MDP(Markov Decision Process) Model for Prediction of Survivor Behavior based on Topographic Information (지형정보 기반 조난자 행동예측을 위한 마코프 의사결정과정 모형)

  • Jinho Son;Suhwan Kim
    • Journal of Intelligence and Information Systems
    • /
    • v.29 no.2
    • /
    • pp.101-114
    • /
    • 2023
  • In the wartime, aircraft carrying out a mission to strike the enemy deep in the depth are exposed to the risk of being shoot down. As a key combat force in mordern warfare, it takes a lot of time, effot and national budget to train military flight personnel who operate high-tech weapon systems. Therefore, this study studied the path problem of predicting the route of emergency escape from enemy territory to the target point to avoid obstacles, and through this, the possibility of safe recovery of emergency escape military flight personnel was increased. based problem, transforming the problem into a TSP, VRP, and Dijkstra algorithm, and approaching it with an optimization technique.
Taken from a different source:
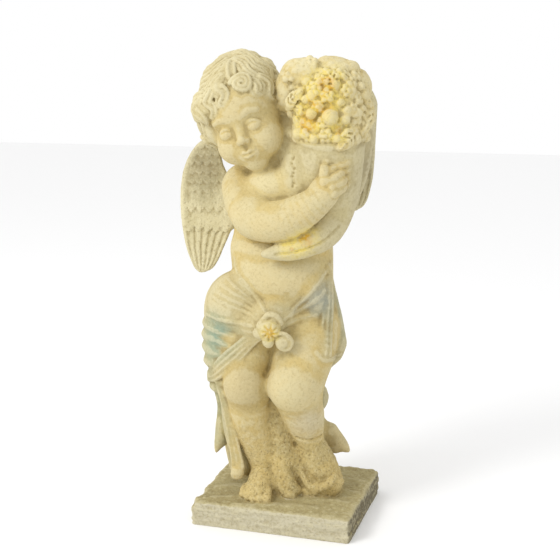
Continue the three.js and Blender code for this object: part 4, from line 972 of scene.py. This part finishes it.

However, if this problem is approached in a network problem, it is difficult to reflect the dynamic factors and uncertainties of the battlefield environment that military flight personnel in distress will face. So, MDP suitable for modeling dynamic environments was applied and studied. In addition, GIS was used to obtain topographic information data, and in the process of designing the reward structure of MDP, topographic information was reflected in more detail so that the model could be more realistic than previous studies. In this study, value iteration algorithms and deterministic methods were used to derive a path that allows the military flight personnel in distress to move to the shortest distance while making the most of the topographical advantages. In addition, it was intended to add the reality of the model by adding actual topographic information and obstacles that the military flight personnel in distress can meet in the process of escape and escape. Through this, it was possible to predict through which route the military flight personnel would escape and escape in the actual situation. The model presented in this study can be applied to various operational situations through redesign of the reward structure. In actual situations, decision support based on scientific techniques that reflect various factors in predicting the escape route of the military flight personnel in distress and conducting combat search and rescue operations will be possible.